Under this system, the NRC collects a mere twenty percent of its budget from direct fees and the remaining eighty percent is collected from generic annual fees. The nuclear power industry strongly believes that this is contrary to sound and open budgeting. Essentially eighty percent of the NRC budget falls into a miscellaneous category, preventing it from being adequately reviewed and analyzed by the Congress and other interested parties.

Our industry hopes that legislation like The Taxpayers Defense Act will help solve this problem. The definition of a "tax" is the key issue. If the annual generic user fee does not compensate the NRC for a "specific benefit conferred directly" upon the licensee, its implementation would require Congressional approval under section 816 of the bill. We would welcome the additional oversight that the procedures of that section would provide to that portion of the NRC's budget should this be the case.

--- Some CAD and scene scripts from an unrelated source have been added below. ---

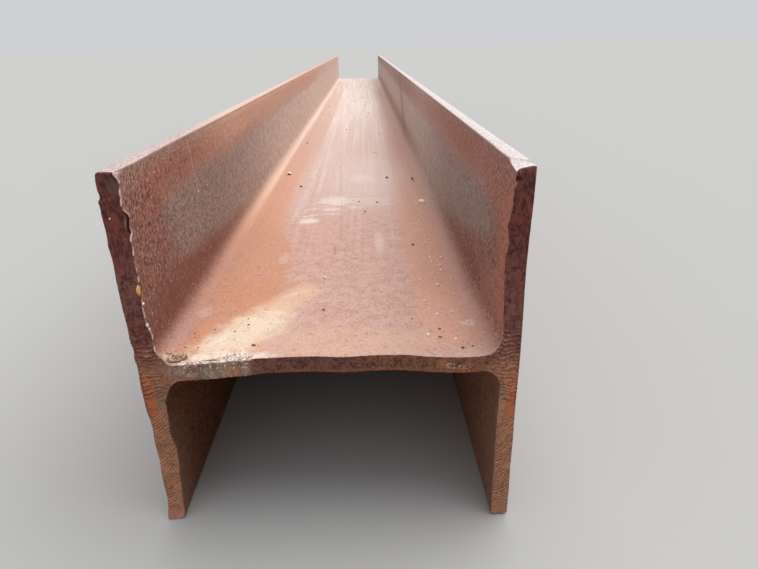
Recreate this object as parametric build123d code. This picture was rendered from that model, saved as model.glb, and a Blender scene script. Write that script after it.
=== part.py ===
from build123d import *
import os

# A hot-rolled steel beam of H section, lying on the toes of its flanges, torch-cut at both ends.
# X runs across the section from the left flange to the right one, Y runs along the beam from the
# near end to the far end, and Z is up. The origin is the bottom centre of the beam's box.

# Rolled section, in mm: the 254 by 254 bearing pile of 71 kg a metre
section_depth = 249.7
flange_width = 258.0
flange_thickness = 12.0
web_thickness = 12.0
root_radius = 12.7
toe_radius = 2.0

# Length between the furthest points of the two ends
beam_length = 3200.0

# Torch cuts by hand. Each tuple is how far an edge of the cut stands back from the furthest point
# of its end, at equal steps. A flange is cut aslant, so its outer and its inner edge differ, and
# both run from foot to head. The web is cut from the left flange to the right one, in two passes
# that miss each other by a step.
near_left_outer_edge = (7.5, 12.5, 13.0, 12.5, 11.5, 9.5, 9.0, 7.5, 6.5, 6.5, 5.5, 5.0, 7.5)
near_left_inner_edge = (9.0, 13.0, 17.0, 15.5, 14.5, 14.0, 9.5, 14.0, 9.0, 10.0, 11.5, 7.5, 8.0)
near_web_first_cut = (9.5, 2.6, 0.2, 0.0, 0.8, 2.3)
near_web_second_cut = (8.0, 8.5, 8.5, 6.5, 7.5, 7.0, 3.5, 1.5, 3.0)
near_right_inner_edge = (2.5, 3.5, 3.0, 4.5, 4.0, 3.0, 3.0, 5.5, 11.0, 13.0, 9.5, 5.0, 2.5)
near_right_outer_edge = (3.0, 2.5, 3.5, 3.0, 4.0, 3.5, 3.0, 3.5, 5.0, 6.0, 5.0, 3.0, 2.5)
far_left_outer_edge = (3.0, 2.0, 4.5, 3.0, 5.0, 6.5, 5.0, 3.0, 4.0, 2.0, 3.5, 5.0, 4.0)
far_left_inner_edge = (4.0, 3.5, 5.0, 5.5, 6.0, 6.0, 4.0, 4.5, 6.0, 3.5, 4.0, 6.5, 5.0)
far_web_first_cut = (3.5, 2.0, 0.5, 0.0, 1.0, 2.5)
far_web_second_cut = (5.5, 4.5, 6.0, 5.0, 3.5, 4.5, 3.0, 4.0, 5.5)
far_right_inner_edge = (4.5, 5.0, 6.5, 3.0, 5.5, 4.0, 5.5, 5.0, 6.0, 4.0, 4.5, 3.0, 3.5)
far_right_outer_edge = (5.0, 6.5, 5.5, 3.5, 4.5, 2.5, 5.5, 6.5, 4.5, 5.5, 3.0, 4.0, 2.0)

# Length of the web's first pass, from the root of the left flange
web_first_pass = 58.0

# Rounding that the flame left on the head and the foot of each flange's cut
melt_radius = 1.5

# Gouge that the flame blew out of the inner edge of the near left flange: how far it bites into the
# flange's thickness and along the beam, its height, and how high its middle lies
gouge_bite = 3.5
gouge_reach = 4.5
gouge_height = 12.0
gouge_level = 226.0

# Slanting burn at the inner corner of each near flange's head: how much it takes off the thickness,
# off the height, and along the beam. The right one runs out past the flange's outer face.
left_burn = (1.5, 6.0, 16.0)
right_burn = (18.0, 4.5, 26.0)

# How far the stock ran on past each cut, and past the section, before the waste fell off
overrun = 20.0

clear_width = section_depth - 2 * flange_thickness
web_level = flange_width / 2
root_share = root_radius / 2
web_pass_start = -clear_width / 2 + root_share
web_pass_end = clear_width / 2 - root_share
near, far = -1, 1
left, right = -1, 1


def rolled_section():
    """The H outline as it lies: two upright flanges and a level web, rounded at toes and roots."""
    outline = Rectangle(section_depth, flange_width, align=(Align.CENTER, Align.MIN))
    trough = Rectangle(clear_width, flange_width, align=(Align.CENTER, Align.MIN))
    trough = fillet(trough.vertices().group_by(Axis.Y)[0], root_radius)
    upper = Pos(0, web_level + web_thickness / 2) * trough
    lower = mirror(upper, Plane((0, web_level, 0), z_dir=(0, 1, 0)))
    section = outline - upper - lower
    toes = section.vertices().group_by(Axis.Y)
    return fillet(toes[0] + toes[-1], toe_radius)


def pass_points(setbacks, start, finish, end):
    """Points of one torch pass, as (Y of the cut, place along the pass)."""
    step = (finish - start) / (len(setbacks) - 1)
    return [(end * (beam_length / 2 - back), start + i * step) for i, back in enumerate(setbacks)]


def flange_cut(setbacks, side, inward, end):
    """The face of the waste at one place in a flange's thickness, inward from its outer face."""
    points = pass_points(setbacks, melt_radius, flange_width - melt_radius, end)
    cut = Spline(*points, tangents=((0, 1), (0, 1)))
    head = JernArc(cut @ 1, (0, 1), melt_radius, 90 * end)
    foot = JernArc(cut @ 0, (0, -1), melt_radius, -90 * end)
    beyond = end * (beam_length / 2 + 2 * overrun)
    rim = Polyline(
        head @ 1,
        ((head @ 1).X, flange_width + overrun),
        (beyond, flange_width + overrun),
        (beyond, -overrun),
        ((foot @ 1).X, -overrun),
        foot @ 1,
    )
    place = Plane.YZ.offset(side * (section_depth / 2 - inward))
    return place * make_face(Curve() + [cut, head, foot, rim])


def flange_waste(outer_edge, inner_edge, side, end):
    """What one pass parts from a flange and from the outer half of its root, cut straight across."""
    faces = []
    for inward in (-overrun, flange_thickness + root_share):
        share = inward / flange_thickness
        setbacks = [outer + share * (inner - outer) for outer, inner in zip(outer_edge, inner_edge)]
        faces.append(flange_cut(setbacks, side, inward, end))
    return loft(faces if side == left else faces[::-1], ruled=True)


def web_waste(first, second, end):
    """What the two passes part from the web and the inner halves of the roots."""
    meeting = web_pass_start + web_first_pass
    first_cut = Spline(*[(x, y) for y, x in pass_points(first, web_pass_start, meeting, end)])
    second_cut = Spline(*[(x, y) for y, x in pass_points(second, meeting, web_pass_end, end)])
    beyond = end * (beam_length / 2 + 2 * overrun)
    rim = Polyline(second_cut @ 1, (web_pass_end, beyond), (web_pass_start, beyond), first_cut @ 0)
    step = Line(first_cut @ 1, second_cut @ 0)
    return extrude(make_face(Curve() + [first_cut, step, second_cut, rim]), amount=flange_width)


def gouge():
    """The blown-out hollow: a spheroid standing on the inner edge of the near left flange."""
    half = gouge_height / 2
    arc = EllipticalCenterArc((0, 0), gouge_reach, half, start_angle=-90, arc_size=180)
    hollow = revolve(Plane.XZ * make_face(Curve() + [arc, Line(arc @ 1, arc @ 0)]), Axis.Z)
    inner_face = -clear_width / 2
    cut_face = -beam_length / 2 + near_left_inner_edge[-3]
    return Pos(inner_face + gouge_reach - gouge_bite, cut_face, gouge_level) * hollow


def burnt_corner(burn, side):
    """The wedge that the flame took off the inner corner of a near flange's head."""
    off_thickness, off_height, off_length = burn
    setback = (near_left_inner_edge if side == left else near_right_inner_edge)[-1]
    corner = Vector(side * clear_width / 2, setback - beam_length / 2, flange_width)
    across = corner + Vector(side * off_thickness, 0, 0)
    down = corner - Vector(0, 0, off_height)
    along = corner + Vector(0, off_length, 0)
    slant = (down - across).cross(along - across).normalized()
    if slant.X * side > 0:
        slant = -slant
    size = 3 * off_length
    burnt = Plane((across + down + along) / 3, x_dir=down - across, z_dir=slant)
    return burnt * Box(size, size, size, align=(Align.CENTER, Align.CENTER, Align.MIN))


def steel_beam():
    """The beam: rolled as one piece, parted at both ends, burnt and gouged at the near one."""
    beam = extrude(Plane.XZ * rolled_section(), amount=beam_length / 2 + overrun, both=True)
    beam -= flange_waste(near_left_outer_edge, near_left_inner_edge, left, near)
    beam -= flange_waste(near_right_outer_edge, near_right_inner_edge, right, near)
    beam -= web_waste(near_web_first_cut, near_web_second_cut, near)
    beam -= flange_waste(far_left_outer_edge, far_left_inner_edge, left, far)
    beam -= flange_waste(far_right_outer_edge, far_right_inner_edge, right, far)
    beam -= web_waste(far_web_first_cut, far_web_second_cut, far)
    beam -= burnt_corner(left_burn, left)
    beam -= burnt_corner(right_burn, right)
    beam -= gouge()
    return Pos(0, -beam.bounding_box().center().Y, 0) * beam


os.makedirs("parts", exist_ok=True)
export_step(steel_beam(), "parts/steel_beam.step")
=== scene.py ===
from math import cos, pi, radians, sin

import bmesh
import bpy
import numpy as np
from mathutils import Matrix, Vector, noise
from mathutils.geometry import delaunay_2d_cdt


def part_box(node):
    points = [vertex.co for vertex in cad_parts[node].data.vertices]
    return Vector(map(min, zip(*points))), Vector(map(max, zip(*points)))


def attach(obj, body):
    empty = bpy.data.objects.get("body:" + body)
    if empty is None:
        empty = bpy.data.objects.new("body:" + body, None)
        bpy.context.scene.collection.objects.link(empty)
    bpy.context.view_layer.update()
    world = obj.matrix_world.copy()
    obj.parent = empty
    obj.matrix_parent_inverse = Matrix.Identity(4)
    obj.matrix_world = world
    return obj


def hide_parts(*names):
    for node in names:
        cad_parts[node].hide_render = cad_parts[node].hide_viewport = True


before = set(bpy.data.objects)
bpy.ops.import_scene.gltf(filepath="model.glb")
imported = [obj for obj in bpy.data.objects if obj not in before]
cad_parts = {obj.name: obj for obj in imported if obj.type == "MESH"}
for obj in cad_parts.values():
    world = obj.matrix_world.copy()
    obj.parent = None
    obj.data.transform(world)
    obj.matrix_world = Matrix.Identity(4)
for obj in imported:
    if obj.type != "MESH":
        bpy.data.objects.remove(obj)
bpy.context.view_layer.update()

# The rolled bar. Two upright flanges and a level web are one piece of steel, with rounded roots where
# they meet and rounded toes. The rolls leave one outline all along, walked here once round from the
# middle of the web, in steps that can be halved three times.
mm = 0.001
low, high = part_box("steel_beam")
depth, length, height = high - low
half_depth = depth / 2
web_level = height / 2
flange_thickness = 12.0 * mm
web_thickness = 12.0 * mm
root_radius = 12.7 * mm
toe_radius = 2.0 * mm
inner_face = half_depth - flange_thickness
web_top = web_level + web_thickness / 2
root_start = inner_face - root_radius
root_height = web_top + root_radius
web_steps, root_steps, flange_steps, toe_steps, outer_steps = 120, 24, 128, 8, 152


def run(start, finish, steps):
    """Points of a straight side of the section, without its last."""
    share = np.arange(steps)[:, None] / steps
    return np.array(start) * (1 - share) + np.array(finish) * share


def bend(centre, radius, start, finish, steps):
    """Points of a rounded root or toe, without its last."""
    turn = np.radians(start + (finish - start) * np.arange(steps) / steps)
    return np.array(centre) + radius * np.stack([np.cos(turn), np.sin(turn)], axis=1)


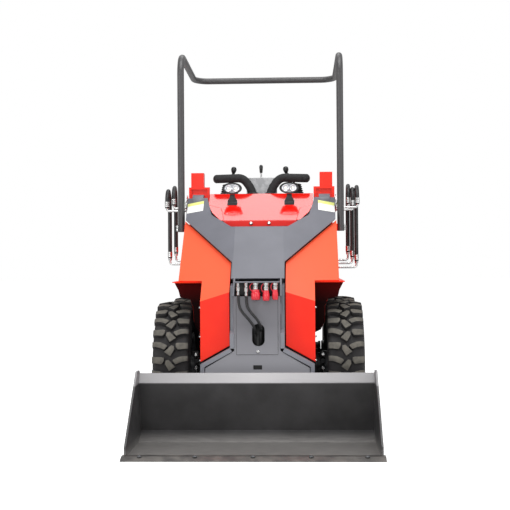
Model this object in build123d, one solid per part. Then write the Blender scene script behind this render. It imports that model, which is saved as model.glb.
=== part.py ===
from build123d import *
import math
import os

# Stand-on mini loader on four wheels, in millimetres.
# The front faces -Y, +X is on the right of a front view, and +Z is up.
# The origin is on the ground at the middle of the machine's length and width.

# ---------------------------------------------------------------- running gear
TYRE_R = 330.0            # over the lugs
TYRE_WIDTH = 188.0        # section width
TREAD_WIDTH = 172.0
TRACK_X = 439.0           # machine centre to tyre centre
WHEELBASE = 710.0
FRONT_AXLE_Y = -91.0
LUG_ROWS = 28             # every second row is the other's mirror image
LUG_HEIGHT = 22.0
BEAD_R = 156.0            # inner radius of the tyre
RIM_WALL = 6.0
DISC_X = 57.0             # wheel disc to tyre centre, inboard
HUB_R = 68.0
SHAFT_R = 18.0
RUN_FIT = 0.05            # radial clearance of a shaft in its bore
AXLE_Z = TYRE_R
REAR_AXLE_Y = FRONT_AXLE_Y + WHEELBASE

# ---------------------------------------------------------------- chassis
FRAME_X = 285.0           # outer face of the side plates
FRAME_PLATE = 10.0
BELLY_Z = 150.0
FRAME_TOP = 768.0         # underside of the side pods, top of the fenders
FRAME_REAR = 735.0
NOSE_FRONT = -414.0       # front face of the lower nose panels
NOSE_BOTTOM = 372.0
PANEL = 5.0               # sheet thickness of panels
POD_X = 410.0             # outer face of the side pods
POD_TOP = 1072.0
POD_REAR = FRAME_REAR
FENDER_X = 438.0
BAY_X = 172.0             # half width of the engine bay walls

# ---------------------------------------------------------------- boom
SLOPE = 42.4              # tilt of the shield from the level, degrees
FOLD = 13.0               # turn of each wing behind the centre facet, degrees
FOLD_X = 128.0
KNEE_Y = -475.0           # front face of the shield meets the upright part here
KNEE_Z = 700.0
SKIN = 6.0
NEST_GAP = 25.0           # shield face in front of the nose panels' face
PIVOT_Y = 199.0
PIVOT_Z = 1188.0
EAR_X = 348.0
EAR_W = 60.0
EAR_R = 52.0
PIN_R = 14.0
COLUMN_X = 120.0          # half width of the upper column
COLUMN_T = 8.0            # its side plates
CHEEK_X = 134.0           # half width over the lower side plates
CHEEK = 20.0
COVER_Y = -480.0          # front face of the lower cover
FLARE_TOP = 445.0         # the side plates start to flare here
FLARE_BOTTOM = 365.0
FLARE_X = 280.0
COLUMN_BACK = -352.0
LEG_BACK = -424.0         # rear edge of the flared legs
FOOT_Z = 322.0            # lower edge of the cover

# ---------------------------------------------------------------- bucket
HINGE_Y = -505.0
HINGE_Z = 205.0
BUCKET_X = 572.0
BUCKET_PLATE = 10.0
LIP_Y = -1055.0
EDGE_X = 581.0
EDGE_T = 16.0
EDGE_BACK = -975.0
ATTACH_X = 320.0
ATTACH_T = 14.0

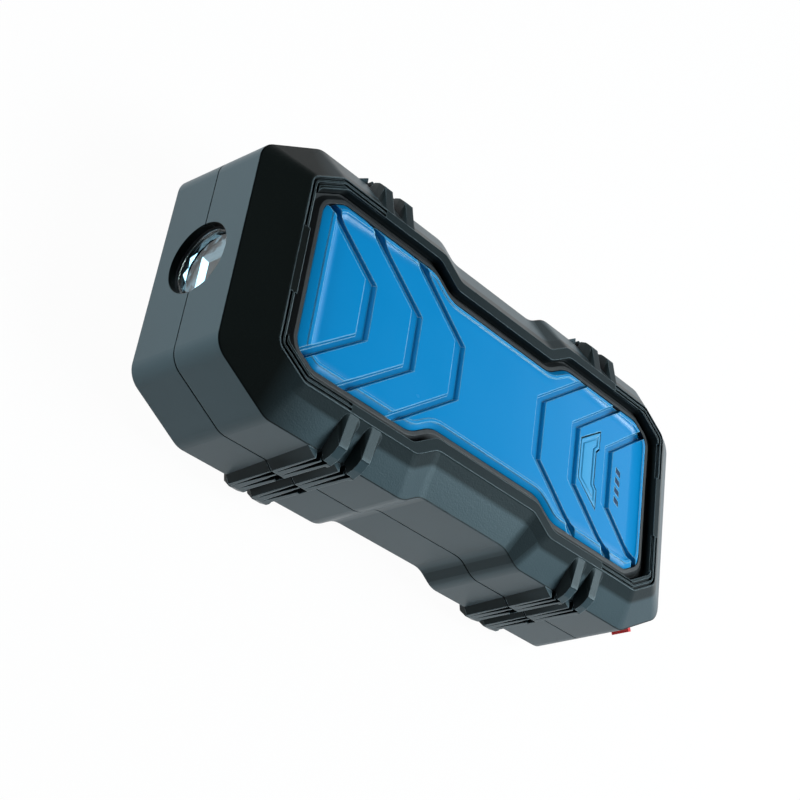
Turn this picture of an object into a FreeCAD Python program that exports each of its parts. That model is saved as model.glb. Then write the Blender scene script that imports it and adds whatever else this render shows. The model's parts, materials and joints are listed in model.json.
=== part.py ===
import FreeCAD, Part
import math
import os
from collections import namedtuple

Vector = FreeCAD.Vector

# Jump starter pack. X runs along the case from the lamp end to the socket end,
# Y across it and Z up. The case rests on its flat underside at z = 0.

# Case: overall sizes and the shape of its plan
case_length = 201.0
case_width = 89.0
case_height = 50.0
upright_wall_height = 34.0
wall_thickness = 2.4
corner_cut_length = 20.6
corner_cut_width = 11.8
waist_depth = 4.2
waist_flat_length = 38.4
waist_slope_length = 6.6
case_corner_radius = 7.0
case_waist_radius = 8.0

# Sloped flanks between the upright wall and the rim
flank_run_end = 13.3
flank_run_side = 10.4
flank_run_corner = 11.1
flank_run_waist = 11.3
rim_drop = 0.3
rim_corner_radius = 4.0
rim_waist_radius = 5.0

# Raised rim round the top, and the pocket inside it
rim_width_end = 2.9
rim_width_side = 3.1
rim_width_corner = 3.9
rim_width_waist = 3.8
pocket_depth = 5.0
rim_groove_width = 0.9
rim_groove_depth = 0.8
rim_groove_first = 0.6
rim_groove_pitch = 1.5
end_pad_half_width = 10.7
side_pad_half_length = 57.7

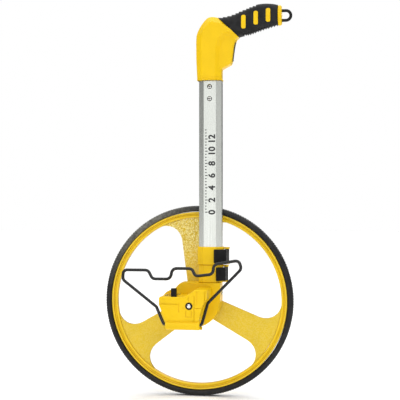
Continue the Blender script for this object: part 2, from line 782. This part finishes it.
def make_head_bands(look):
    """The lip at the foot of the head and a fine bead above it, both round the octagonal neck."""
    neck_left, neck_right, chamfer = 4.2, 43.8, 9.4
    neck = [(x, POLE_Y + y) for x, y in (
        (neck_right, -NECK_FLAT_HALF), (neck_right, NECK_FLAT_HALF),
        (neck_right - chamfer, HEAD_HALF), (neck_left + chamfer, HEAD_HALF),
        (neck_left, NECK_FLAT_HALF), (neck_left, -NECK_FLAT_HALF),
        (neck_left + chamfer, -HEAD_HALF), (neck_right - chamfer, -HEAD_HALF))]
    bands = (("head_lip", HEAD_BOTTOM, HEAD_BOTTOM + 1.9, 0.9), ("head_bead", 529.6, 530.4, 0.3))
    for name, low, high, proud in bands:
        outside, inside = inset(neck, -proud), inset(neck, 2.0)
        rows = [[to_space(point, height, "z") for point in line]
                for line, height in ((outside, low), (outside, high), (inside, high), (inside, low))]
        band = new_object(name, skin(rows, loop=True), look)
        soften(band, 0.3, angle=60.0)
        place(band, "pole_upper", "yellow_plastic")


def make_finger_pad(look):
    """The ribbed pad along the front edge of the belly."""
    half, ribs, rib, proud, sunk = 4.2, 9, 0.7, 0.8, 0.35
    edge = [Vector(point) for point in ((61.2, 556.0), (61.7, 557.6), (64.3, 579.0), (66.4, 586.6))]
    outside = [edge[0] + Vector((0.4, -0.3))]
    for i in range(ribs):
        for share, depth in ((0.0, 0.0), (0.5, 0.0), (0.6, rib), (0.9, rib)):
            spot = edge[1].lerp(edge[2], (i + share) / ribs)
            outside.append(spot + Vector((proud - depth, 0.0)))
    outside += [edge[2] + Vector((proud, 0.0)), edge[3] + Vector((0.4, 0.3))]
    inside = [spot - Vector((sunk, 0.0)) for spot in reversed(edge)]
    pad = new_object("finger_pad_ribbed", prism(outside + inside, POLE_Y - half, POLE_Y + half), look)
    soften(pad, 0.25)
    place(pad, "pole_upper", "black_plastic", "finger_pad")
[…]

To summarize, Mr. Chairman, the nuclear industry is paying nearly $1.1 billion dollars in fees to the federal government each and every year. But, the federal government is diverting one-half billion dollars of this revenue to pay for programs unrelated to the intended purpose of those fees. Few industries are burdened with such user fees, certainly not nuclear energy's competitors. Congress needs to level the playing field. The nuclear power industry urges your subcommittee to adopt The Taxpayer Defense Act in the hope that the legislation will begin to resolve our industry's concerns over unfair taxation in the guise of user fees.

Mr. Chairman, on behalf of the Nuclear Energy Institute and our membership, I want to thank the subcommittee for this opportunity to present our views on this important issue. I welcome any questions from the members of this subcommittee.